(Entries with model source code)
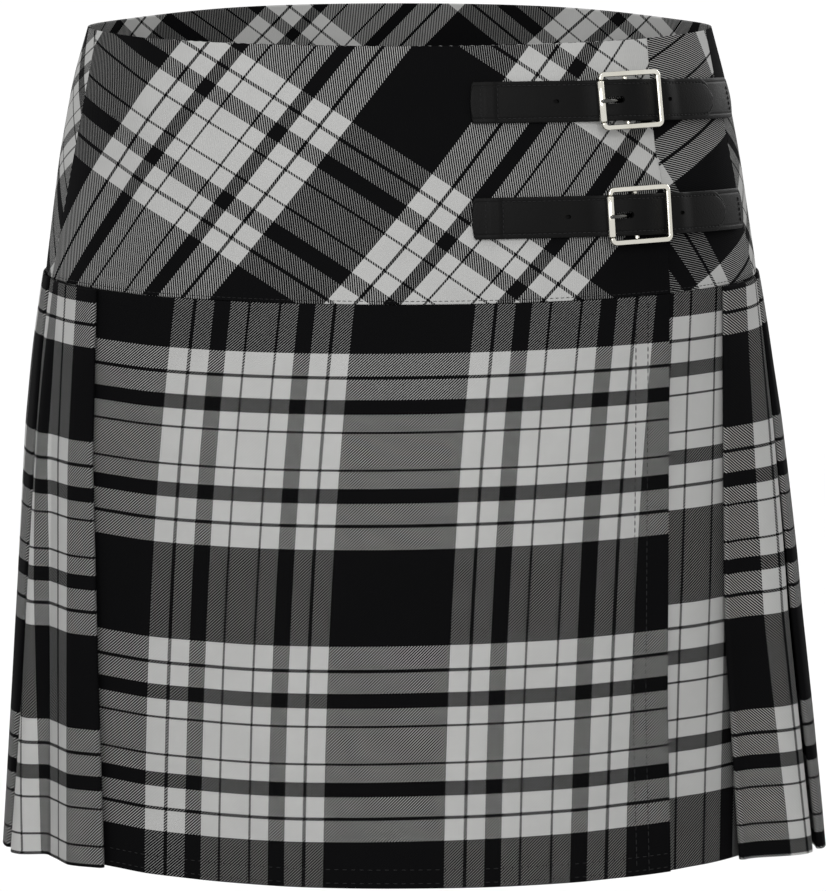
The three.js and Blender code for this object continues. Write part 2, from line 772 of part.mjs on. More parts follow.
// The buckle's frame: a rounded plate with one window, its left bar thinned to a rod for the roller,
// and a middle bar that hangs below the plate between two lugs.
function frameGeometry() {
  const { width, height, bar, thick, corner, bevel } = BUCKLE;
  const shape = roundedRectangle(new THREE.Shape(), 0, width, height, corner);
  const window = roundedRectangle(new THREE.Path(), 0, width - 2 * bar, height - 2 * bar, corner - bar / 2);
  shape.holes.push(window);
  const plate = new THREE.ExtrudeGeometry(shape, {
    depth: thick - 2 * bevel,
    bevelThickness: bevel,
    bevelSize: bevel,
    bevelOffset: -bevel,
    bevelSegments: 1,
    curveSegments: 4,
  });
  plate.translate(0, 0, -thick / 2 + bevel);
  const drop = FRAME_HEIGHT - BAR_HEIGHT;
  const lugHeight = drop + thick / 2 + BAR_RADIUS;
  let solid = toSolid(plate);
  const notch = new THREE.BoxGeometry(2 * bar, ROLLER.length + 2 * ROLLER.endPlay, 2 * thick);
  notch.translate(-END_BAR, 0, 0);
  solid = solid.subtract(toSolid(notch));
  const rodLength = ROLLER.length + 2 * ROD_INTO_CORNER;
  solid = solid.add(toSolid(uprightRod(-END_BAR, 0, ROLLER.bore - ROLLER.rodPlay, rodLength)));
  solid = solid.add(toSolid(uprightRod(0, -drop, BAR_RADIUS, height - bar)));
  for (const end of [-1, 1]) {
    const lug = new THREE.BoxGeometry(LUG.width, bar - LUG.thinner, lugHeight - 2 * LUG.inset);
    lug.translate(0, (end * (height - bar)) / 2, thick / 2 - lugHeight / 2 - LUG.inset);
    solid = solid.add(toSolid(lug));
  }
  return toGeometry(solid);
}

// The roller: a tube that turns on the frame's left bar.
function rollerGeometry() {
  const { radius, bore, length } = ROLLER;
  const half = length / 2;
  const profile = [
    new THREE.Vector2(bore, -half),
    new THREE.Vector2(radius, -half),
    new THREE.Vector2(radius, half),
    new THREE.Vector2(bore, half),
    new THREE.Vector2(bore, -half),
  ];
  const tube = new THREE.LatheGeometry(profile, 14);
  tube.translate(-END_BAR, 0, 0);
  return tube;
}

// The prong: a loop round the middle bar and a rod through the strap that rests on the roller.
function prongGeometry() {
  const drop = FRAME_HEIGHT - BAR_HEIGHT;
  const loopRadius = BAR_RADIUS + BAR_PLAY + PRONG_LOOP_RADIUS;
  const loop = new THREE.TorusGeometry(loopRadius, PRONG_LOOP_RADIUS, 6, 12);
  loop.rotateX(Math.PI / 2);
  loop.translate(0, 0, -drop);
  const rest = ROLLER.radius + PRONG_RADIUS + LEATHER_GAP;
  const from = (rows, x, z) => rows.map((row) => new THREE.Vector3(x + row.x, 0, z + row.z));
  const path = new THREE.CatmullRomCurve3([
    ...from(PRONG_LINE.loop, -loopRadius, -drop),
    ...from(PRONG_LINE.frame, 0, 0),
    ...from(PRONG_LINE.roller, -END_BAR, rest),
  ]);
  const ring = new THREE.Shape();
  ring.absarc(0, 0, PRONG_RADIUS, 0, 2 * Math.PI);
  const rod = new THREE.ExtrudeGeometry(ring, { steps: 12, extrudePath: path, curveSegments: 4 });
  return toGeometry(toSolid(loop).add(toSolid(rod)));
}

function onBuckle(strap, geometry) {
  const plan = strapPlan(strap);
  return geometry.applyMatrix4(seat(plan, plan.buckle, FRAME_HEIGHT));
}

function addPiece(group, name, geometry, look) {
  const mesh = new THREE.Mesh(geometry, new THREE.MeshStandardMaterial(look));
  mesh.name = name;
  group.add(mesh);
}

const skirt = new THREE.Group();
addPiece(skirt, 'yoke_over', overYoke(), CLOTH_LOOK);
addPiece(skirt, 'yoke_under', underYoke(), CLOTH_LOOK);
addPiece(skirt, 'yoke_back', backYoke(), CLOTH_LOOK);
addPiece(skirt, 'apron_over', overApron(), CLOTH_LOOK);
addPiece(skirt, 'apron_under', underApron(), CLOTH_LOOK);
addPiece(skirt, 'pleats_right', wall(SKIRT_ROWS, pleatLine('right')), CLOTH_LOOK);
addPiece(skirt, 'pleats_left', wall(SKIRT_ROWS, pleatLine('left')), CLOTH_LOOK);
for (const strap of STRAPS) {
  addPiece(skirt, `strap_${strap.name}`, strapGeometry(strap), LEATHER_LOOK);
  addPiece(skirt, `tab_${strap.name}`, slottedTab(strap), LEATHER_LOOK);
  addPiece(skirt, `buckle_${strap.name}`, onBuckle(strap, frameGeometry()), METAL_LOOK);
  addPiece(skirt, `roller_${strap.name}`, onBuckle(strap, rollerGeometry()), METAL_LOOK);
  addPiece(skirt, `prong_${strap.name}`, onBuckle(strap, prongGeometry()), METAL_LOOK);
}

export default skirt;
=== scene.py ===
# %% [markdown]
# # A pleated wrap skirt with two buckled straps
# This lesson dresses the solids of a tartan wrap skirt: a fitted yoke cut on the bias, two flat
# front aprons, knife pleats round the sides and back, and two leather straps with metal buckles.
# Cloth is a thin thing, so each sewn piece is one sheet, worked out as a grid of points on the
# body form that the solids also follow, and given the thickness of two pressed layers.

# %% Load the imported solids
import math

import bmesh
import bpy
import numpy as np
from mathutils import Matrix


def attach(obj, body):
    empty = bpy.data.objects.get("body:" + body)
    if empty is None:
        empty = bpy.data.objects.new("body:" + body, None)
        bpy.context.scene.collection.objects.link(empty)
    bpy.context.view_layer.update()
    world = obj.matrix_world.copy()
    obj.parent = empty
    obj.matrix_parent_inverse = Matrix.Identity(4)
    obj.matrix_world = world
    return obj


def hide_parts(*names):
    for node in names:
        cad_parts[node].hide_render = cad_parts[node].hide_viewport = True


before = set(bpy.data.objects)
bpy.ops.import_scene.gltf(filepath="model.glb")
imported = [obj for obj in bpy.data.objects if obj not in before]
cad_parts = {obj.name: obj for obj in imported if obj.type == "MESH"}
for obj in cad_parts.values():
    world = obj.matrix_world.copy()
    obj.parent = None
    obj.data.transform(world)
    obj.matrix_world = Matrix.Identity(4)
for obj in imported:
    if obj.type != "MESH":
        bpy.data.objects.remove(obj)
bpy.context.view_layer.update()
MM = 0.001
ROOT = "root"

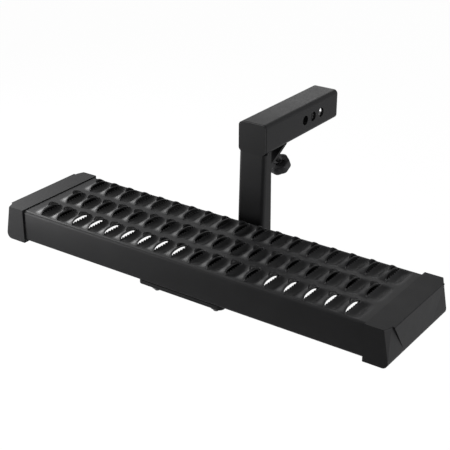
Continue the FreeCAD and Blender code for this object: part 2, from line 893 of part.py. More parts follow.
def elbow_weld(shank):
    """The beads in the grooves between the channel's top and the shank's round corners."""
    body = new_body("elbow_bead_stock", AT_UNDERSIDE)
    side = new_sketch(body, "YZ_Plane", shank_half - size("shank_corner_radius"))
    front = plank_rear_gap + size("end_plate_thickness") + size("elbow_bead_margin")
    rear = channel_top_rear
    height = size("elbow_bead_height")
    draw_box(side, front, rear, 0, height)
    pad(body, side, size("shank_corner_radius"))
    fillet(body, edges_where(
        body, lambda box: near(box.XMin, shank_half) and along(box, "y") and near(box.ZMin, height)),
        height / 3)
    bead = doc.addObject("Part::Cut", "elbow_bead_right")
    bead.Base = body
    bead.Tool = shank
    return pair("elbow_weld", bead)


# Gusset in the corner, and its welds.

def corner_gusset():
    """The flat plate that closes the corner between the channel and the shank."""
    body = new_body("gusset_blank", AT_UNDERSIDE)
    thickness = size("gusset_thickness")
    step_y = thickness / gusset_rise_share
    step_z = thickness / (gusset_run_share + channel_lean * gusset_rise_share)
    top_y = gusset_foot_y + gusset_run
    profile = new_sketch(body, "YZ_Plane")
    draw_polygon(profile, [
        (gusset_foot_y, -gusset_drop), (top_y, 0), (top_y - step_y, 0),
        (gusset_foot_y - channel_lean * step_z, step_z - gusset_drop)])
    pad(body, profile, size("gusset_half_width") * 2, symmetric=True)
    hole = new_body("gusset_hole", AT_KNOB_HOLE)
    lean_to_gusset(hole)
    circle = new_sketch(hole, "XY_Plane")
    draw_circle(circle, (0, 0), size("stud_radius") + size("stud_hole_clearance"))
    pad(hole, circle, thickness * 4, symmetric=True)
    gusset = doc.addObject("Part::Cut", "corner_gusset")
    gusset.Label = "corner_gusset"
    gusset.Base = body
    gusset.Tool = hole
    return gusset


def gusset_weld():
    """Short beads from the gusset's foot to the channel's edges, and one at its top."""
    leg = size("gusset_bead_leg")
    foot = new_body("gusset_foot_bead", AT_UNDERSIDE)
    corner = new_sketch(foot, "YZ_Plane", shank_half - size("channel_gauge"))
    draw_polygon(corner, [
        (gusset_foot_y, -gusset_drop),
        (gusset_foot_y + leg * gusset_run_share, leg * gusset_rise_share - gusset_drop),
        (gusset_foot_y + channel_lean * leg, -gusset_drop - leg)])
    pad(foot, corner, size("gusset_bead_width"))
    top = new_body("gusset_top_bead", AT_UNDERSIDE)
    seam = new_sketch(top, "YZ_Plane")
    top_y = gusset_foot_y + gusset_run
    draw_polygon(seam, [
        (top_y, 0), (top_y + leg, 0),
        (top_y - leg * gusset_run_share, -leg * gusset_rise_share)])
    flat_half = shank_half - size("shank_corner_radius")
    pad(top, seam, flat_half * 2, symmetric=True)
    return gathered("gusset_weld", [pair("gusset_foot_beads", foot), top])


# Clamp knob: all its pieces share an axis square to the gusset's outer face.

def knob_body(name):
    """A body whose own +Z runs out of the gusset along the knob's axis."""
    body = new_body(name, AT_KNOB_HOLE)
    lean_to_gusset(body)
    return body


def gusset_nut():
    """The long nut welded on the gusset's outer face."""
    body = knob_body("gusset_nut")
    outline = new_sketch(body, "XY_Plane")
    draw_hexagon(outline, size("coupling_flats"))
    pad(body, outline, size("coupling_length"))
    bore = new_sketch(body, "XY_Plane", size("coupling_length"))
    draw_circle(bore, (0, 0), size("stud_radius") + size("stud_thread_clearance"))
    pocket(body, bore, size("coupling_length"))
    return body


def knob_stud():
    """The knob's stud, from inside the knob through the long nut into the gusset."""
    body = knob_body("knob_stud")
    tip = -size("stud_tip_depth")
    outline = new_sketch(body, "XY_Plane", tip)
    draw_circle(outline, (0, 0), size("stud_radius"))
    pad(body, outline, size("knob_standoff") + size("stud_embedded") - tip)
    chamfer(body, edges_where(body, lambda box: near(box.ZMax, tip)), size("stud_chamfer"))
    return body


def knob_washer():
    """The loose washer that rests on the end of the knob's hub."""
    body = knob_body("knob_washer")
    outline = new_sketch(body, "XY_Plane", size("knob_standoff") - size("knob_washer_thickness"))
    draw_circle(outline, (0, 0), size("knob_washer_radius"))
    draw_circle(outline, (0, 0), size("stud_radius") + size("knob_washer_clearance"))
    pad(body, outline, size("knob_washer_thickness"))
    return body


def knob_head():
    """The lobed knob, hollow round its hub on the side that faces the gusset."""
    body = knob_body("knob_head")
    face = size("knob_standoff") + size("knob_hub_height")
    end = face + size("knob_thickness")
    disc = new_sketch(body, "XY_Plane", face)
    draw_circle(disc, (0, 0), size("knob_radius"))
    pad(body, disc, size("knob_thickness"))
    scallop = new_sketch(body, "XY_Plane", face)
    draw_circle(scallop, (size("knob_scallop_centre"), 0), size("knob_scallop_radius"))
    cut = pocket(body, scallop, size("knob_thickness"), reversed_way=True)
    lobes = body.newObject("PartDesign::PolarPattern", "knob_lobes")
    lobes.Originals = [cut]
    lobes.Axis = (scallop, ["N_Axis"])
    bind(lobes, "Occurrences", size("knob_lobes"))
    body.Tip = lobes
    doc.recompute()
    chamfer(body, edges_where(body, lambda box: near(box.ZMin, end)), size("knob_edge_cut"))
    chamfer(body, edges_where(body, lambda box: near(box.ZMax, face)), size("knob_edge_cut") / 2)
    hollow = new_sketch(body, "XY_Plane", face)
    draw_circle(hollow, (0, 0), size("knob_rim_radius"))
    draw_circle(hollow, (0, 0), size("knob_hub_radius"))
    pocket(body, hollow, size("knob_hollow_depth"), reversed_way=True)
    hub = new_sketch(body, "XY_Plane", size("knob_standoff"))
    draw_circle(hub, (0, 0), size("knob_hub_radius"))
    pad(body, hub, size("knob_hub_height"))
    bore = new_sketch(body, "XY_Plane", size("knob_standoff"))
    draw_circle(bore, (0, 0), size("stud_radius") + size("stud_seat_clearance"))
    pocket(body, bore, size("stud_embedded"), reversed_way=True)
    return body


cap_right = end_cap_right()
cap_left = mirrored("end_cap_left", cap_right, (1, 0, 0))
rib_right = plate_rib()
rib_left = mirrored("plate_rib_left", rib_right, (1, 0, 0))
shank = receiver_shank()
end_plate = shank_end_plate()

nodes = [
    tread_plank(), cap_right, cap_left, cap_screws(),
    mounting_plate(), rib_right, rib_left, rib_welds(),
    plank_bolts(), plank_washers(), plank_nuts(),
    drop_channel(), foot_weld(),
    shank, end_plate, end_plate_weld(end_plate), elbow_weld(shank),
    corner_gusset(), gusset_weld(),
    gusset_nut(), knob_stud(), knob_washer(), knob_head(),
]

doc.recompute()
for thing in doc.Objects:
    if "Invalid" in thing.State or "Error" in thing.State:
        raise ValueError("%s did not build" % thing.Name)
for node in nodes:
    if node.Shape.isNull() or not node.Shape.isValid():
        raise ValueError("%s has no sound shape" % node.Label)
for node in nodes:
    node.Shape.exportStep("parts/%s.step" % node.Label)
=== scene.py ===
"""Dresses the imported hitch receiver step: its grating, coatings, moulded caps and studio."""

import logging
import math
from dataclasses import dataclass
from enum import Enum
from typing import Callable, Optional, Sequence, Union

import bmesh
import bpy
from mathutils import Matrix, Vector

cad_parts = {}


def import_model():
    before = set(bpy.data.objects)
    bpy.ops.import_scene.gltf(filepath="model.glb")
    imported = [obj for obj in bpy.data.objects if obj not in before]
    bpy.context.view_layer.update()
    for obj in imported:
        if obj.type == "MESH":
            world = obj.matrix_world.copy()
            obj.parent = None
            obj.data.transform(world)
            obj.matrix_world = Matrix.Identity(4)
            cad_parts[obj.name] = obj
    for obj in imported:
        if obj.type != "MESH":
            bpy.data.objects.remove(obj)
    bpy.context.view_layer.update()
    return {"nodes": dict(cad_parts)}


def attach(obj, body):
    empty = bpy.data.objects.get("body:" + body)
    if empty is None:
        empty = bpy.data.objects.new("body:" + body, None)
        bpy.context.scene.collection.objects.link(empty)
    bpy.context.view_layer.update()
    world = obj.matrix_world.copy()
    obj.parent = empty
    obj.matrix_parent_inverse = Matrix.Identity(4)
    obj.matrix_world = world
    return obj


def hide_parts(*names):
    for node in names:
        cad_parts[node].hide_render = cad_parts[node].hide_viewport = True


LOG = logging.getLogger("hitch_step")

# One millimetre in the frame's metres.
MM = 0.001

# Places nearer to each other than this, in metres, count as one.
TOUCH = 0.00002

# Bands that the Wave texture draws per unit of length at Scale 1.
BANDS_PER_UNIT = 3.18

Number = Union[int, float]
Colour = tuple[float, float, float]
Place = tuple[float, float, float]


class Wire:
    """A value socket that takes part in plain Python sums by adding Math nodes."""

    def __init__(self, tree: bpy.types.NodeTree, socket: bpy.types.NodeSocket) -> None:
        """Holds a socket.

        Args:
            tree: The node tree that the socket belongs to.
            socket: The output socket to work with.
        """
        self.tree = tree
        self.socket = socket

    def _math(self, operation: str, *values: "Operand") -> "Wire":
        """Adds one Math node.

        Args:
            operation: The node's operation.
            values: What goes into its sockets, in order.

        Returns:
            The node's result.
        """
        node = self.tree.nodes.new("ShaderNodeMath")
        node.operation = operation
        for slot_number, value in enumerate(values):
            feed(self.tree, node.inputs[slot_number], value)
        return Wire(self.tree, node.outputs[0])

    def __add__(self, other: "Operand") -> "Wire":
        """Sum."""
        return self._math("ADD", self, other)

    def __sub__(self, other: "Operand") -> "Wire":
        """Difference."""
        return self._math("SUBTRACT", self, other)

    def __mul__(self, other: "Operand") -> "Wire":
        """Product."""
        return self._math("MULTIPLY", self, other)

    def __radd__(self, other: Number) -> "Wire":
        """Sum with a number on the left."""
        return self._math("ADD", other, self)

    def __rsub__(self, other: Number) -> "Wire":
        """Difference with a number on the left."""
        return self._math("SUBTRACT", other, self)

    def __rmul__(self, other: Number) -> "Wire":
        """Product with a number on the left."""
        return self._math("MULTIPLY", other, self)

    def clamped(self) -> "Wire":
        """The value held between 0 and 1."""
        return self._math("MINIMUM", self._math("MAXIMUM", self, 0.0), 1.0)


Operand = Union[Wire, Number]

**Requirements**
Nothing but the lines from the line that contains "const skirt = new THREE.Group();" through the line that contains "in imported if" should be given again, each exactly as it stands, both ends included.

**Output**
const skirt = new THREE.Group();
addPiece(skirt, 'yoke_over', overYoke(), CLOTH_LOOK);
addPiece(skirt, 'yoke_under', underYoke(), CLOTH_LOOK);
addPiece(skirt, 'yoke_back', backYoke(), CLOTH_LOOK);
addPiece(skirt, 'apron_over', overApron(), CLOTH_LOOK);
addPiece(skirt, 'apron_under', underApron(), CLOTH_LOOK);
addPiece(skirt, 'pleats_right', wall(SKIRT_ROWS, pleatLine('right')), CLOTH_LOOK);
addPiece(skirt, 'pleats_left', wall(SKIRT_ROWS, pleatLine('left')), CLOTH_LOOK);
for (const strap of STRAPS) {
  addPiece(skirt, `strap_${strap.name}`, strapGeometry(strap), LEATHER_LOOK);
  addPiece(skirt, `tab_${strap.name}`, slottedTab(strap), LEATHER_LOOK);
  addPiece(skirt, `buckle_${strap.name}`, onBuckle(strap, frameGeometry()), METAL_LOOK);
  addPiece(skirt, `roller_${strap.name}`, onBuckle(strap, rollerGeometry()), METAL_LOOK);
  addPiece(skirt, `prong_${strap.name}`, onBuckle(strap, prongGeometry()), METAL_LOOK);
}

export default skirt;
=== scene.py ===
# %% [markdown]
# # A pleated wrap skirt with two buckled straps
# This lesson dresses the solids of a tartan wrap skirt: a fitted yoke cut on the bias, two flat
# front aprons, knife pleats round the sides and back, and two leather straps with metal buckles.
# Cloth is a thin thing, so each sewn piece is one sheet, worked out as a grid of points on the
# body form that the solids also follow, and given the thickness of two pressed layers.

# %% Load the imported solids
import math

import bmesh
import bpy
import numpy as np
from mathutils import Matrix


def attach(obj, body):
    empty = bpy.data.objects.get("body:" + body)
    if empty is None:
        empty = bpy.data.objects.new("body:" + body, None)
        bpy.context.scene.collection.objects.link(empty)
    bpy.context.view_layer.update()
    world = obj.matrix_world.copy()
    obj.parent = empty
    obj.matrix_parent_inverse = Matrix.Identity(4)
    obj.matrix_world = world
    return obj


def hide_parts(*names):
    for node in names:
        cad_parts[node].hide_render = cad_parts[node].hide_viewport = True


before = set(bpy.data.objects)
bpy.ops.import_scene.gltf(filepath="model.glb")
imported = [obj for obj in bpy.data.objects if obj not in before]
cad_parts = {obj.name: obj for obj in imported if obj.type == "MESH"}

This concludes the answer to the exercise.